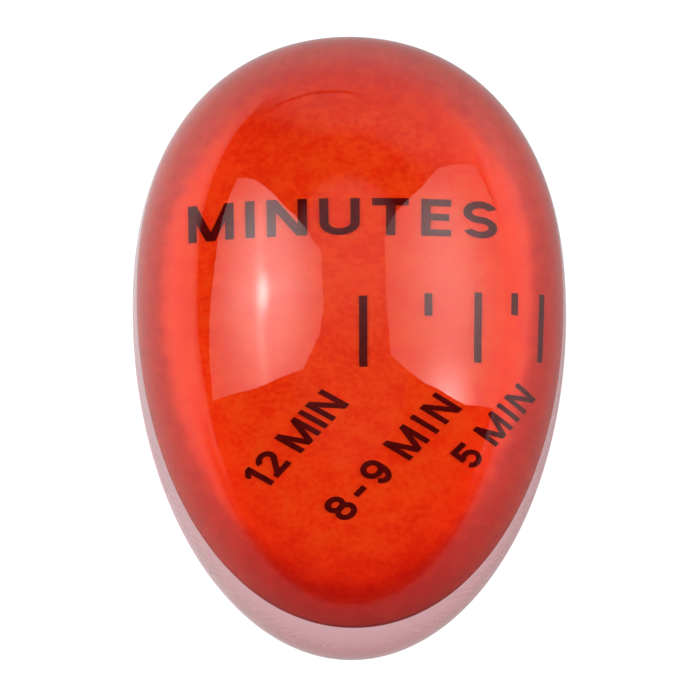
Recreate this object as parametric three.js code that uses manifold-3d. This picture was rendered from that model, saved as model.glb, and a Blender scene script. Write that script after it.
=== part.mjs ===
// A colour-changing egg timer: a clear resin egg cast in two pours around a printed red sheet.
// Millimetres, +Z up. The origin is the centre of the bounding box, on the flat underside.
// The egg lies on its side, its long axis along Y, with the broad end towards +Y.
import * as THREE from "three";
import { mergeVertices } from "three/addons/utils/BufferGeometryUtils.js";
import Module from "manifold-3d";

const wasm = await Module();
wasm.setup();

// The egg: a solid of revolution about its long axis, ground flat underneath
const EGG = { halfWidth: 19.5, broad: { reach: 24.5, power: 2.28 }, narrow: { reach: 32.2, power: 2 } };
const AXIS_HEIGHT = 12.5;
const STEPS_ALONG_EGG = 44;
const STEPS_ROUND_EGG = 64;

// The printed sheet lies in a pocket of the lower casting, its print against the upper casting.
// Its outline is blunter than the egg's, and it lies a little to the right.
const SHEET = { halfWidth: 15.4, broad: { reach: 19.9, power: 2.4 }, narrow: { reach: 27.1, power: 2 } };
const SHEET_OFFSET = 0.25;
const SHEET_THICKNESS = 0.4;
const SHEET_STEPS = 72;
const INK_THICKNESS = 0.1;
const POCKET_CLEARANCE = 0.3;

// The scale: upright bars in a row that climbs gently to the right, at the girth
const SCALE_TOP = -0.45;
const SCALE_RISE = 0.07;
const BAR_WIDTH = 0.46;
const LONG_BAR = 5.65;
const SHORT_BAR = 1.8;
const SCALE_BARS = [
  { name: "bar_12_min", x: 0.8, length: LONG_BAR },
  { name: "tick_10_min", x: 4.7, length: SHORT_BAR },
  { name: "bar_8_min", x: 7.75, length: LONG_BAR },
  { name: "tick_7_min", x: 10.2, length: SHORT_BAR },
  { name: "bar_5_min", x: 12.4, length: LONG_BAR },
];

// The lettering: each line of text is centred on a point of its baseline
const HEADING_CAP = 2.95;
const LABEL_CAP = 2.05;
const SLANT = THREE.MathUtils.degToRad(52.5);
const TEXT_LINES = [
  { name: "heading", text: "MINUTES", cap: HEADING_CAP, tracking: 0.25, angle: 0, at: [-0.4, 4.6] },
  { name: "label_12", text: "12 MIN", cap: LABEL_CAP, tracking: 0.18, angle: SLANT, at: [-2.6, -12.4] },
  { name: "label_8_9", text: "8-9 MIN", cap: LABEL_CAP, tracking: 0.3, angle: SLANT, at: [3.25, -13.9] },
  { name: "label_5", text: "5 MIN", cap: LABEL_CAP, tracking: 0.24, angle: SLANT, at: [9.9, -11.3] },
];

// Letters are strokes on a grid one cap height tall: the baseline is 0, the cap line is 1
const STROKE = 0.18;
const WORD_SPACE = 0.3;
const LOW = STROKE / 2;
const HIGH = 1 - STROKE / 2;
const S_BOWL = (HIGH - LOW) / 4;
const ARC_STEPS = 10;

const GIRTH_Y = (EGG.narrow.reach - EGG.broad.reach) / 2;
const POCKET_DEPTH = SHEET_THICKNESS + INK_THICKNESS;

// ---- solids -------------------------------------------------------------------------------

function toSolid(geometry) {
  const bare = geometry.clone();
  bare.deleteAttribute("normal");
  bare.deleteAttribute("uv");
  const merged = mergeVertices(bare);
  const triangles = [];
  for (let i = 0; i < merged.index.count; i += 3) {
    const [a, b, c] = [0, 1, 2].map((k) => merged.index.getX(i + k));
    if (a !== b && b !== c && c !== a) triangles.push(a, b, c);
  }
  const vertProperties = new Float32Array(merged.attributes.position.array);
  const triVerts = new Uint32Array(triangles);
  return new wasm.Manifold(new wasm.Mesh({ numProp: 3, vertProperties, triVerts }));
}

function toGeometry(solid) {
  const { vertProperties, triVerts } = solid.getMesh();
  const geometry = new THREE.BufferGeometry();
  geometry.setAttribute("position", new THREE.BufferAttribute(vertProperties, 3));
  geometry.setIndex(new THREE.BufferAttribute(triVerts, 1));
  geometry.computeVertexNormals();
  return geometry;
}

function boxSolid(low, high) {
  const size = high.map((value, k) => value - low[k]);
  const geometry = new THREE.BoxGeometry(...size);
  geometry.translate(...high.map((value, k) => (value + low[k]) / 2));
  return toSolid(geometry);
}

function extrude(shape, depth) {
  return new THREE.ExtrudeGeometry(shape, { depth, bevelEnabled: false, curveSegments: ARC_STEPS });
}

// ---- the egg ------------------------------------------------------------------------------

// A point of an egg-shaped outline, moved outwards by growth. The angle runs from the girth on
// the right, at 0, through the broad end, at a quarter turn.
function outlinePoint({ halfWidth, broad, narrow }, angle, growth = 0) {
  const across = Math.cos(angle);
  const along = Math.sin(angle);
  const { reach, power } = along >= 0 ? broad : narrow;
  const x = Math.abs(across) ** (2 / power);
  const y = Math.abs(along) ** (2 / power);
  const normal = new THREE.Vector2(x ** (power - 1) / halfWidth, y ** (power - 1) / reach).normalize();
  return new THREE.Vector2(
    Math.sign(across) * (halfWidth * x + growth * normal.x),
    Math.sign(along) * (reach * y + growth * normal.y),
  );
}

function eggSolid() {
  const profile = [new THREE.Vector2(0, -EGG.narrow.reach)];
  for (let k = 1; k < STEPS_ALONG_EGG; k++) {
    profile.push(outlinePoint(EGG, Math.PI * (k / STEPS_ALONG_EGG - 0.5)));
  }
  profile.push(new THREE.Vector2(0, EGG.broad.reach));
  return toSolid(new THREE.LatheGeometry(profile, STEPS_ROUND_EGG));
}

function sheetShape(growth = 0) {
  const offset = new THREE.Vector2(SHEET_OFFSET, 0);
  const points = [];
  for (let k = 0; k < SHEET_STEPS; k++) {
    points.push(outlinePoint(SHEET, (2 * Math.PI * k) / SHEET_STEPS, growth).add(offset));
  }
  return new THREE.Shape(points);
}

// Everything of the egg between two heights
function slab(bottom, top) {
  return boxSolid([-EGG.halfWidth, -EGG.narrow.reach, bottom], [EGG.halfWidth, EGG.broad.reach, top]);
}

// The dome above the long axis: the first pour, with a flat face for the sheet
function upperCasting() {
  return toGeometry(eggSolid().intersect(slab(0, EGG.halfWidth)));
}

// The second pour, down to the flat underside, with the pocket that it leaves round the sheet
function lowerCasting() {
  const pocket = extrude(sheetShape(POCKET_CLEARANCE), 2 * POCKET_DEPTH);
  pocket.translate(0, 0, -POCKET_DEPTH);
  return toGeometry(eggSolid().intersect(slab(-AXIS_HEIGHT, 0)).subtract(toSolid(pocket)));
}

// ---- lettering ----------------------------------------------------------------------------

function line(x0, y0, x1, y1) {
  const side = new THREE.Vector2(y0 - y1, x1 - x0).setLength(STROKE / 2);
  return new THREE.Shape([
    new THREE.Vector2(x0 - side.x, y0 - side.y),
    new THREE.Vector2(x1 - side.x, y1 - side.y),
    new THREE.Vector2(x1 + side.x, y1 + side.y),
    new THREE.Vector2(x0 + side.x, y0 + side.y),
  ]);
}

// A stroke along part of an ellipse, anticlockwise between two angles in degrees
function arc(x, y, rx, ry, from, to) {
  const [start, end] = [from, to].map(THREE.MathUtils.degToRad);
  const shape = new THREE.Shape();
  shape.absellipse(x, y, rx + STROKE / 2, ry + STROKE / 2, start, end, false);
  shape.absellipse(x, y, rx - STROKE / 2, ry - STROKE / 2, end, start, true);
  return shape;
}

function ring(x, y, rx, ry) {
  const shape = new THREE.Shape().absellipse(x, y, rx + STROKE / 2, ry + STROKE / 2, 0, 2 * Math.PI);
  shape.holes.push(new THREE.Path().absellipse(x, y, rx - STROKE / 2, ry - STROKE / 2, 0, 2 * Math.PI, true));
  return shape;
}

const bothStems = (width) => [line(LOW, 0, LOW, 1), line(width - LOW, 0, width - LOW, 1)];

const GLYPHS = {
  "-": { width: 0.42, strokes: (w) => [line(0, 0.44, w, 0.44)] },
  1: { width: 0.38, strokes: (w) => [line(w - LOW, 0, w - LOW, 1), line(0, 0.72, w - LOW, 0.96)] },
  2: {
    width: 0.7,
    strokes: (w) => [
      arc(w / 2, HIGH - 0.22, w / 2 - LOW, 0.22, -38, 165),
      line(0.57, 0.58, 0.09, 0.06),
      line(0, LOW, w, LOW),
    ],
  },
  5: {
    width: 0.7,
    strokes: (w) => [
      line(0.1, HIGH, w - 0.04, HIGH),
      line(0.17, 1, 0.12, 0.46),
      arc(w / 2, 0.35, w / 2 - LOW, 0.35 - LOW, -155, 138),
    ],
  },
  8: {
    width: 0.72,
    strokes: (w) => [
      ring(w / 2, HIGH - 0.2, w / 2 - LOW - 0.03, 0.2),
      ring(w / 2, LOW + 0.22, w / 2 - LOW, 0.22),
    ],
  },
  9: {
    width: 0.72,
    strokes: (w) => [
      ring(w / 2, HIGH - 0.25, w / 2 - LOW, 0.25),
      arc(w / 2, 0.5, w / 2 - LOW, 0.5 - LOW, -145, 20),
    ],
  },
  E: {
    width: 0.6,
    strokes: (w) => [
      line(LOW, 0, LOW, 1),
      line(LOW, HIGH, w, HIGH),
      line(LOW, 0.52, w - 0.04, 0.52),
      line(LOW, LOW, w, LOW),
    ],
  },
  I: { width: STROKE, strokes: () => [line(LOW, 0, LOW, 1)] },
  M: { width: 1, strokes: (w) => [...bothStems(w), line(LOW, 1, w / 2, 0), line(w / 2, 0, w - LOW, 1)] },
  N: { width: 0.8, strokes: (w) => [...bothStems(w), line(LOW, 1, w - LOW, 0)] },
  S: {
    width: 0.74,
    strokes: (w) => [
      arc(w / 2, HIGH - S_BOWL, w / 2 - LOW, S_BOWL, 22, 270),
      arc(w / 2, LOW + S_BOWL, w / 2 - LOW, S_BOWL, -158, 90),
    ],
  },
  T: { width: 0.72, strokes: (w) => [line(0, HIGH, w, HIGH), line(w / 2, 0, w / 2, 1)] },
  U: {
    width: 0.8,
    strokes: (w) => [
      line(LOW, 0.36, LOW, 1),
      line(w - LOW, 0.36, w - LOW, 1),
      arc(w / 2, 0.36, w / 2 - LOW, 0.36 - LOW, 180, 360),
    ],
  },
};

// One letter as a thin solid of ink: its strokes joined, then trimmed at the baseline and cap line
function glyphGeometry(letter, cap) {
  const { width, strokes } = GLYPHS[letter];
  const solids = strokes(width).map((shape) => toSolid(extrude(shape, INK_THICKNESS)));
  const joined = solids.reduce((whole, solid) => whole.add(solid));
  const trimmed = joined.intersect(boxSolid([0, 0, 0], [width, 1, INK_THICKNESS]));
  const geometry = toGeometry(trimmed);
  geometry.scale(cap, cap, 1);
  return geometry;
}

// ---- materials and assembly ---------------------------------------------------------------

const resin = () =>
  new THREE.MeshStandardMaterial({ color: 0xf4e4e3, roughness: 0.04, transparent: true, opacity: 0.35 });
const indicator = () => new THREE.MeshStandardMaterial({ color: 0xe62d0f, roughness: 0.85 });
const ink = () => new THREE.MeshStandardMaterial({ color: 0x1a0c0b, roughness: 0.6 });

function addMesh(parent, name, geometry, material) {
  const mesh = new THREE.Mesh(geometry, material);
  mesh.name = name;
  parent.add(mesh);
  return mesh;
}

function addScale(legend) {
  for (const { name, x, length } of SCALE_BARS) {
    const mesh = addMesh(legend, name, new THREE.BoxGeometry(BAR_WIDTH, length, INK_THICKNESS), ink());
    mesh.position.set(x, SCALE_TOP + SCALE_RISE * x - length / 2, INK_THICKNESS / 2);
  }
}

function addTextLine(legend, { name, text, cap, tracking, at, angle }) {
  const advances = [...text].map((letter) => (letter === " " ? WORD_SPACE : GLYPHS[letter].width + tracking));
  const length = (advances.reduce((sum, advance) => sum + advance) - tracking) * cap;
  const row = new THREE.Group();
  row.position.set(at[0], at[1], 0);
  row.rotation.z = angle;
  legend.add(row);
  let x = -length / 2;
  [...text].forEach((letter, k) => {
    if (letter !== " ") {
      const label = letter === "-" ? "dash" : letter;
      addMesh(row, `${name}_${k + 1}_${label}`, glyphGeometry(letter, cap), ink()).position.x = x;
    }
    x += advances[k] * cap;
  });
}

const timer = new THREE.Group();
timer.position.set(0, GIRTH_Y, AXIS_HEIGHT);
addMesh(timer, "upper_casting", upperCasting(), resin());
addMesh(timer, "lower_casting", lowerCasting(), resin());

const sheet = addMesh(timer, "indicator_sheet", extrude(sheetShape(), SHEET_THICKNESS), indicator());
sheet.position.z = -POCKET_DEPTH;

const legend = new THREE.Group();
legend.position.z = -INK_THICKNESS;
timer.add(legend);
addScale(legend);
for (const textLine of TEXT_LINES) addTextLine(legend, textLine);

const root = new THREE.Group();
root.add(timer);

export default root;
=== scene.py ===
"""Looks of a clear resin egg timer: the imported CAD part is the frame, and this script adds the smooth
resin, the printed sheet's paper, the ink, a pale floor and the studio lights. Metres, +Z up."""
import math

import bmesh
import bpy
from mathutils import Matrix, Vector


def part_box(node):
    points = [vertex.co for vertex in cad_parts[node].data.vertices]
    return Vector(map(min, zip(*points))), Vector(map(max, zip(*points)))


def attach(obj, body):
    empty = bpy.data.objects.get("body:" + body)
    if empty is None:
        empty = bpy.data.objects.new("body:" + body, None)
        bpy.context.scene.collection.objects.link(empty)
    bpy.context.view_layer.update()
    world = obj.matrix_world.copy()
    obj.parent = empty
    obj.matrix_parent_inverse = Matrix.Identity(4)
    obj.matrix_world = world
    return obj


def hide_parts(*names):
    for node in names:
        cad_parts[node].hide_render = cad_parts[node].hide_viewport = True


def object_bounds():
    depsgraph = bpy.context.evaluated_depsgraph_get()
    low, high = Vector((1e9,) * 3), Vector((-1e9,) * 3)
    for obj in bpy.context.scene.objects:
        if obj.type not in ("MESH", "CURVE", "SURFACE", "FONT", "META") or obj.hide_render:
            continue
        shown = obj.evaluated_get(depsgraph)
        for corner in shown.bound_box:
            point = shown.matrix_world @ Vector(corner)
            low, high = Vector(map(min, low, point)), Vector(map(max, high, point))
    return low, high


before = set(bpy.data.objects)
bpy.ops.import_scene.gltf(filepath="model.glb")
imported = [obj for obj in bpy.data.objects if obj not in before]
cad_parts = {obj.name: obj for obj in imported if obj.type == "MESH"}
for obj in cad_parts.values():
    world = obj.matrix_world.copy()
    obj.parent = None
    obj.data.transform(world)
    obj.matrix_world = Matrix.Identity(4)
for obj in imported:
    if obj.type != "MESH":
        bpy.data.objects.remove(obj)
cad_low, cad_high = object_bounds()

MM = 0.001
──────
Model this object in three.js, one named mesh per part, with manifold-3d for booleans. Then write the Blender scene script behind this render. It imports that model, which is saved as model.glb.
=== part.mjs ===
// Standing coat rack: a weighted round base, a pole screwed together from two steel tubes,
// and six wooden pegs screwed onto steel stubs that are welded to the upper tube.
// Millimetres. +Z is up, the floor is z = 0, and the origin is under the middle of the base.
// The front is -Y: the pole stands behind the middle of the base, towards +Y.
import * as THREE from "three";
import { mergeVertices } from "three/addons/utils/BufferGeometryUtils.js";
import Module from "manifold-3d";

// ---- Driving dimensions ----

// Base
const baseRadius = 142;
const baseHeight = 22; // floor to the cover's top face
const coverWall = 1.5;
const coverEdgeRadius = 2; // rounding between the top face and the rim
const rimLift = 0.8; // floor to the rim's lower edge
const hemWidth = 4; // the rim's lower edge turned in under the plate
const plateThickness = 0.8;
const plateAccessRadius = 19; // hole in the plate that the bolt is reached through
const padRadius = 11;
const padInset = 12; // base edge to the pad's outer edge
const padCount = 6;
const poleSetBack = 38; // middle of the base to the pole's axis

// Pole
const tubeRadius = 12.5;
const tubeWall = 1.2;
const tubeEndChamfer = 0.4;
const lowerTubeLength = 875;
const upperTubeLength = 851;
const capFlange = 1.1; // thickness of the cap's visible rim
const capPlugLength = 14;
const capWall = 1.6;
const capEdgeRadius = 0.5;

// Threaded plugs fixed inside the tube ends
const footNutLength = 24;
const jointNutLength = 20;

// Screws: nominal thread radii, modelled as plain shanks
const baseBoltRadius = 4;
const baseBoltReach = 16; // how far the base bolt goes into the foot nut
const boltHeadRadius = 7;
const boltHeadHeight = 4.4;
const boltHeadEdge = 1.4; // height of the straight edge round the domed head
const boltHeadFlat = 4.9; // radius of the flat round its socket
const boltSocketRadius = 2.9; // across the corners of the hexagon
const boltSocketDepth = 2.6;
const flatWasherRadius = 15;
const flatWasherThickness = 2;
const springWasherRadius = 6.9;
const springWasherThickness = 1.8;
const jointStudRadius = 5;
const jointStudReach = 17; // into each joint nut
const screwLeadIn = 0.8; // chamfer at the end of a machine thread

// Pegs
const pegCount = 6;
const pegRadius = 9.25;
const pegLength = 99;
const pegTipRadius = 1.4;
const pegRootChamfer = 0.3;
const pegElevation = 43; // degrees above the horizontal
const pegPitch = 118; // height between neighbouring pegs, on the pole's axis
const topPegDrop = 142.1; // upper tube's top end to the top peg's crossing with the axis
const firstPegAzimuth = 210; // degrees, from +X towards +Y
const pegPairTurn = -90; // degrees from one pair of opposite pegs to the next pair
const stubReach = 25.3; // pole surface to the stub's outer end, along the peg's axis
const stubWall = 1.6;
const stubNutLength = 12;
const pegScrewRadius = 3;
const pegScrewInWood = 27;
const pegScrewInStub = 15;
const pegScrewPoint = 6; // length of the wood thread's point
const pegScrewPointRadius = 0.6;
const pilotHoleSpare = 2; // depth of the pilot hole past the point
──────
» THE TASK
Copy out all lines that carry the word "Blender".

» THE OUTPUT
Recreate this object as parametric three.js code that uses manifold-3d. This picture was rendered from that model, saved as model.glb, and a Blender scene script. Write that script after it.
Model this object in three.js, one named mesh per part, with manifold-3d for booleans. Then write the Blender scene script behind this render. It imports that model, which is saved as model.glb.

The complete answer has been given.